A few weeks ago my friend broke up with her boyfriend of several years all because he cheated on her with the girl they had a three-way with once, and the dude left my friend for the other girl. That’s some Judge Mathis drama right there. But I know it’s hard when you break up with someone you’ve been with for so many years because you get locked into a routine — a comfortable routine, but a cycle you don’t think will ever break. You’re almost never prepared for it to break when it does.

I’ve tried to be the encouraging friend, the friend who goes to dance clubs with her, the friend who tries to calm her and talk her through her ex’s neuroses. You know the drill — trying to convince your best friend that they are the one who is the least cray. Good riddance! You’re better off without him! No, no, it was definitely not you. It was absolutely him!

But then my friend said something that really confused me. She said, “I have to find another boyfriend. I have to get in another relationship.” You can probably attribute that to the early pains of breaking up, because when you break up with someone you care about you start to feel hollow, empty, like you’re in a state of shock because a part of your daily routine and a fact of your life for the past several years is no longer there. You have to readjust.

“I think that’s a bad idea,” I told her. I’m not anti-relationships. It’s just that my friend is someone who has had maybe 4 boyfriends in life total and has been dating someone continuously ever since we first met a decade ago. She’s skipped from boyfriend-to-boyfriend with virtually no pause in between.

“You should just enjoy being single right now,” I said. “You’re too young to settle down and have babies, anyway. You’re in New York for crying out loud! Go out, drink cosmos, meet people, work on your career, take that scriptwriting class you’ve always wanted to take, have a one-night stand. You know, do all those things you are not supposed to do — or the things you put off for later — when you are in a serious relationship.”

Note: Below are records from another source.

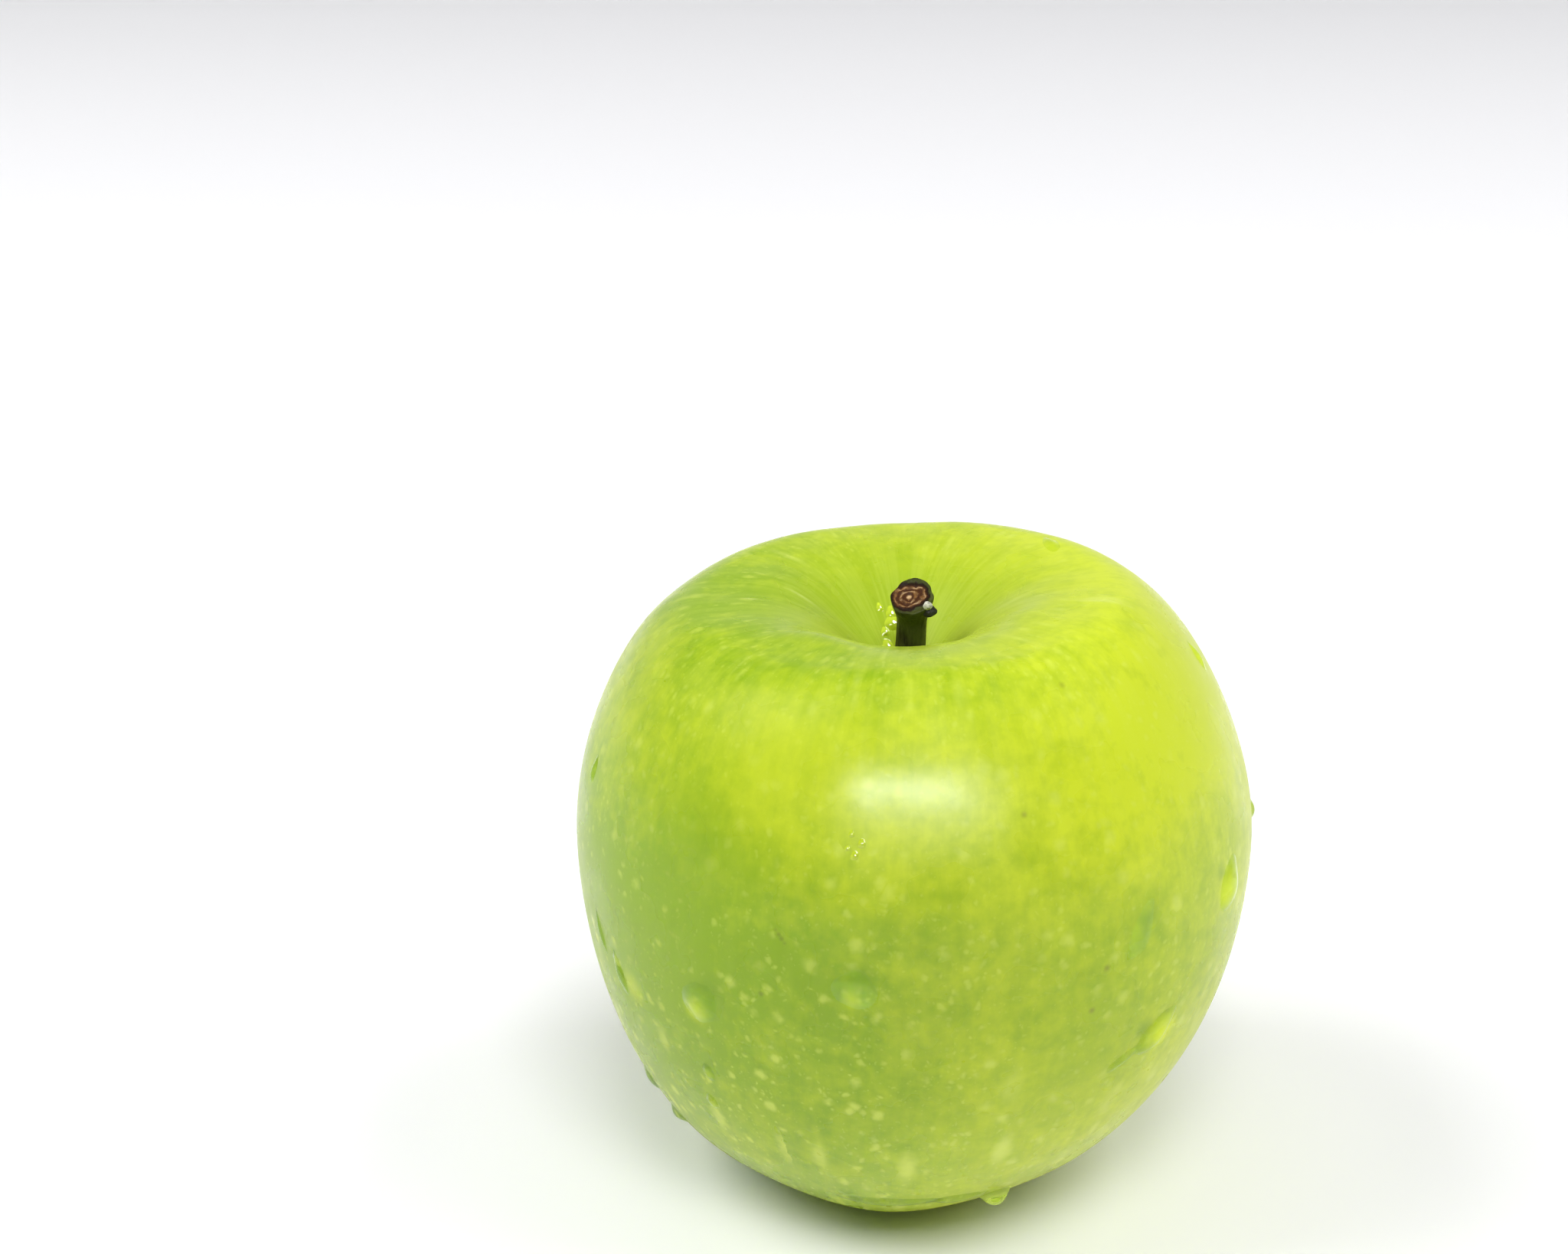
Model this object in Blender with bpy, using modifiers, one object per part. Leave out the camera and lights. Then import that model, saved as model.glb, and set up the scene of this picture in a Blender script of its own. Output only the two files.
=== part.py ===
"""Green apple: the fruit, its cut stem and the dried calyx under it.

Metres, +Z up. The origin is on the surface that the apple rests on, below the middle
of the fruit. The fruit and the stem are each grown from a sphere: every vertex of the
sphere keeps its bearing and its row, and is moved to where the form has them.
"""
import math

import bmesh
import bpy
from mathutils import Matrix, Vector

# Fruit, outside: from the foot ring that it rests on, over the cheek, to the crown ring
FOOT_RADIUS = 0.0122
CHEEK_RADIUS = 0.0380
CHEEK_HEIGHT = 0.0413
CROWN_RADIUS = 0.0221
CROWN_HEIGHT = 0.0693
FOOT_DRAW = 0.022           # how much slimmer than an ellipse the lower side is
CROWN_DRAW = 0.045          # the same for the shoulders
FLAT_DEPTH = 0.00045        # what resting takes off each lobe

# Fruit, hollows: the basin below and the stem cavity above
BASIN_DEPTH = 0.0070
BASIN_FLOOR_RADIUS = 0.0035
CAVITY_DEPTH = 0.0140
CAVITY_POWER = 2.8          # 2 is a bowl, 4 a trumpet

# Fruit, how it grew unevenly: the middle of each ring, and a rise across the crown
FOOT_CENTRE = Vector((-0.0018, 0))
BASIN_CENTRE = Vector((-0.0014, 0.0003))
CROWN_CENTRE = Vector((-0.0015, 0))
CAVITY_CENTRE = Vector((-0.0014, 0))
CROWN_RISE = Vector((0.0019, -0.0009))      # rise at the cheek's radius, to +X and to +Y
LOBE_BEARING = math.radians(-22)
FOOT_VALLEY = 0.0012        # height of the valleys between the five lobes of the foot
CROWN_LOBE = 0.00015
FLANK_RIB = 0.008           # ribs above the foot's lobes, as a share of the radius
CHEEK_SWELL = 0.005         # three soft corners at the cheek, as a share of the radius
SWELL_BEARING = math.radians(-65)

# Fruit, mesh: rows of the sphere given to each stretch, and its columns
BASIN_ROWS = 11
SIDE_ROWS = 30
CAVITY_ROWS = 15
FRUIT_COLUMNS = 72

# Stem: from its foot in the cavity to the middle of its cut end
STEM_FOOT = Vector((-0.0014, 0, 0.0542))
STEM_MIDDLE = Vector((-0.0011, 0, 0.0621))
STEM_TIP = Vector((-0.0008, -0.0012, 0.0688))
STEM_FOOT_RADIUS = 0.0016
STEM_NECK_RADIUS = 0.00152
STEM_END_RADIUS = 0.00228
FLARE_SHARE = 0.27          # share of the length over which the end flares
END_TILT = math.radians(31)
END_BEARING = math.radians(-100)
END_DISH = 0.0002
STEM_OVAL = 0.05
KNOB_RADIUS = 0.00072
KNOB_SHARE = 0.86           # how far up the stem the knob sits
KNOB_BEARING = math.radians(-38)
SCAR_RADIUS = 0.00056
SCAR_SHARE = 0.95
FOOT_ROWS = 3
BARK_ROWS = 16
END_ROWS = 5
STEM_COLUMNS = 28

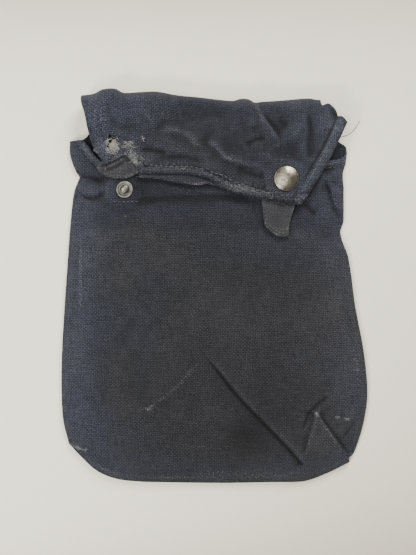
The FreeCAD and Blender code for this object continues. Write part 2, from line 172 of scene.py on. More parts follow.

When you’re in a relationship you are always accountable for where you are, who you’re hanging out with, why you haven’t texted back or called, staying in when you really want to go to the club, and suppressing elements of yourself that you wouldn’t if you were single.

Of course, I don’t think a one-night stand is the catchall answer to any break-up woes, but there’s something to be said about how when we go through tough breakups, the first thing we think about is almost always to go out and get some new D or V. Years ago when I was living in Paris I was dating this French guy and I was SO READY to get pacsé, ditch America and live a nice, long life of wine, baguettes, cultural misunderstandings. Then one day he just up and broke up with me. Like out of nowhere. Well FINE. Later that night I was determined to go get some D, but when I actually found someone and we got back to his place, I broke down in tears and told him I couldn’t do it, that I just broke up with someone hours earlier.

Even though one-night stands are never the answer, neither is serial monogamy. Both are meant to plug in bigger holes, and being in a relationship or having meaningless sex with stranger distracts you from the personal issues you should be dealing with. If you are a serial monogamist, it means that you don’t love yourself enough to be alone. It means you’re afraid to be alone. It might even mean that you don’t really, truly love yourself.

If you don’t love yourself, how can you love someone in the context of a relationship? We shouldn’t put our entire self-confidence and self-worth in the hands of other people, because loving yourself is the hardest kind of love there is.